Jazz has all of those things and it comes from the people. It’s not just people of one class and one culture. It began out of a culture that grew out of the US, but because we are an immigrant country, there are elements and splashes in jazz that are connected to every other country.  New things develop through mixing one culture with another culture and new directions are defined.

 A Headhunters band publicity shot, circa 1973 (Herb Greene)

NM: I’m someone who is involved in spirituality as well in music. I get a sense with regard to your work and Wayne Shorter’s, that music is not the backdrop but it forms the framework of how you merge with sound. How is it important to have those frames to  think about sound ?
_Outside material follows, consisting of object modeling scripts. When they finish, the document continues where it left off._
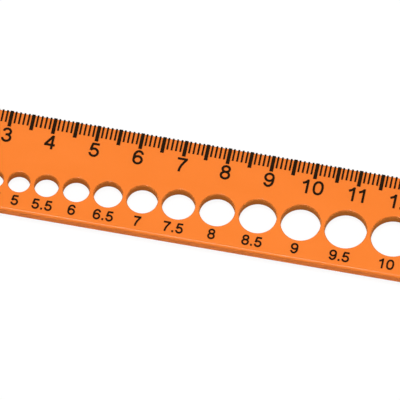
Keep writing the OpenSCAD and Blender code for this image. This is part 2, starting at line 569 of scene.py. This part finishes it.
def make_world():
    """The sky's light, which shows as plain white."""
    world = bpy.data.worlds.new("studio")
    world.use_nodes = True
    nodes, links = world.node_tree.nodes, world.node_tree.links
    nodes.clear()
    coordinates = nodes.new("ShaderNodeTexCoord")
    place = nodes.new("ShaderNodeSeparateXYZ")
    links.new(coordinates.outputs["Generated"], place.inputs["Vector"])
    level = nodes.new("ShaderNodeMapRange")
    level.inputs["From Max"].default_value = HORIZON_HEIGHT
    level.inputs["To Min"].default_value = HORIZON_LEVEL
    level.inputs["To Max"].default_value = SKY_LEVEL
    links.new(place.outputs["Z"], level.inputs["Value"])
    light = nodes.new("ShaderNodeBackground")
    light.inputs["Color"].default_value = grey(1.0)
    links.new(level.outputs["Result"], light.inputs["Strength"])
    seen = nodes.new("ShaderNodeBackground")
    seen.inputs["Color"].default_value = grey(1.0)
    shown = nodes.new("ShaderNodeMixShader")
    output = nodes.new("ShaderNodeOutputWorld")
    links.new(shown_to_viewer(nodes, links), shown.inputs["Fac"])
    links.new(light.outputs["Background"], shown.inputs[1])
    links.new(seen.outputs["Background"], shown.inputs[2])
    links.new(shown.outputs["Shader"], output.inputs["Surface"])
    bpy.context.scene.world = world


def direction(azimuth, elevation):
    """The unit vector towards a point of the sky. Azimuth 0 is -Y, and it turns towards +X."""
    flat = math.cos(elevation)
    return Vector((math.sin(azimuth) * flat, -math.cos(azimuth) * flat, math.sin(elevation)))


def make_key():
    """A far, soft key light. Even light from one direction keeps the long face evenly bright."""
    lamp = bpy.data.lights.new("key", "SUN")
    lamp.energy = KEY_LEVEL
    lamp.angle = KEY_ANGLE
    holder = bpy.data.objects.new("key", lamp)
    away = -direction(KEY_AZIMUTH, KEY_ELEVATION)
    holder.rotation_euler = away.to_track_quat("-Z", "Y").to_euler()
    bpy.context.scene.collection.objects.link(holder)


def make_camera():
    """A long lens from far away, as the photograph shows no perspective."""
    data = bpy.data.cameras.new("camera")
    data.lens = CAMERA_LENS
    data.sensor_width = CAMERA_SENSOR
    data.clip_start = CLIP_START
    data.clip_end = CLIP_END
    camera = bpy.data.objects.new("camera", data)
    back = direction(CAMERA_AZIMUTH, CAMERA_ELEVATION)
    distance = VIEW_WIDTH * CAMERA_LENS / CAMERA_SENSOR
    camera.location = VIEW_CENTRE + back * distance
    camera.rotation_euler = (-back).to_track_quat("-Z", "Y").to_euler()
    bpy.context.scene.collection.objects.link(camera)
    bpy.context.scene.camera = camera


# ---------------------------------------------------------------------------------------------
# The scene
# ---------------------------------------------------------------------------------------------

orange = plate_material()
black = mark_material()
dress(frame["nodes"]["gauge_plate"], orange)
for node in MARK_NODES:
    dress(frame["nodes"][node], black)
dress(numbers("centimetre_numbers", scale_labels(), SCALE_DIGIT, STROKE), black)
dress(numbers("hole_size_numbers", hole_labels(), HOLE_DIGIT, HOLE_STROKE), black)

make_floor()
make_world()
make_key()
make_camera()
bpy.context.scene.view_settings.view_transform = "Standard"
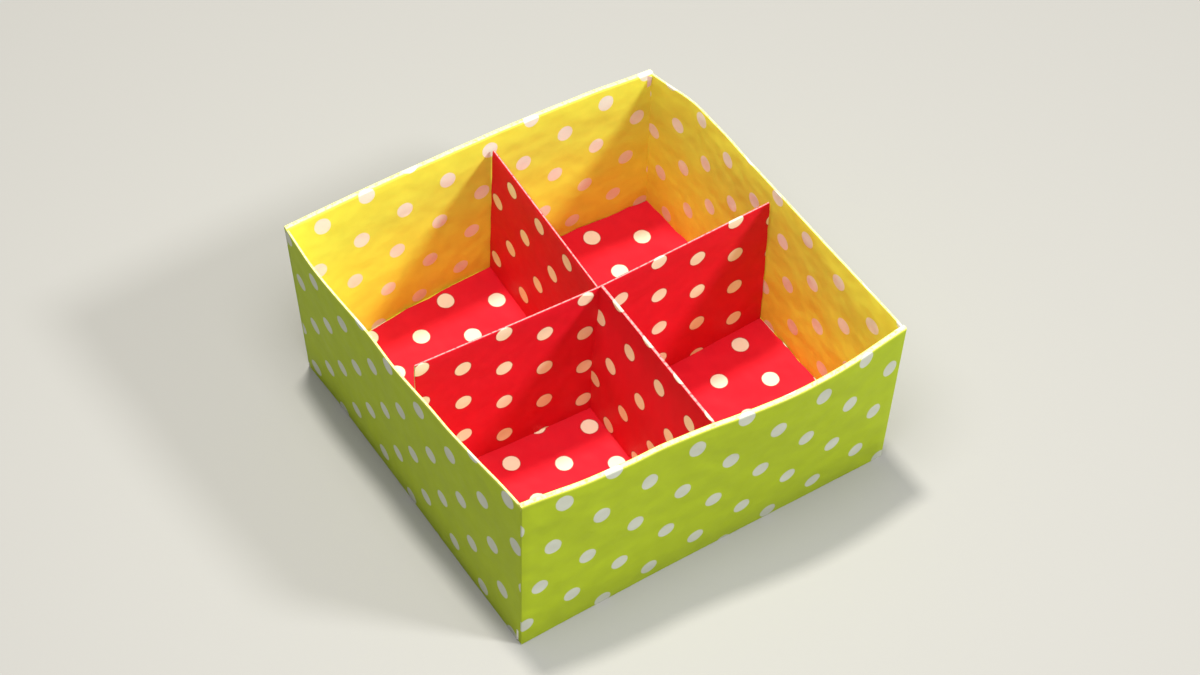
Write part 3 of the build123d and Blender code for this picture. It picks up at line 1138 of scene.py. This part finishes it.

HH: I think it’s important to re-examine what someone has done in the past and not get caught in stagnation. I’ve tried to find different ways to use the elements I’ve used in the past and develop things in a different way. As human beings we have the capacity to be flexible and get in our own way and become inflexible, because we don’t recognise that we’re not looking at all the elements of what we may have done.

Life itself is infinite. We are born and we die on the planet, but the whole of the universe is infinite, it functions as a great metaphor for possibilities. Sometimes we have to step back and learn something new. And it’s not always through music that we learn new things. Learning to do something you have never done before is an exercise for the mind. It’s important to massage the mind and apply it to the way that we make music. That’s the beauty of life and at the same time, to continue to help other people.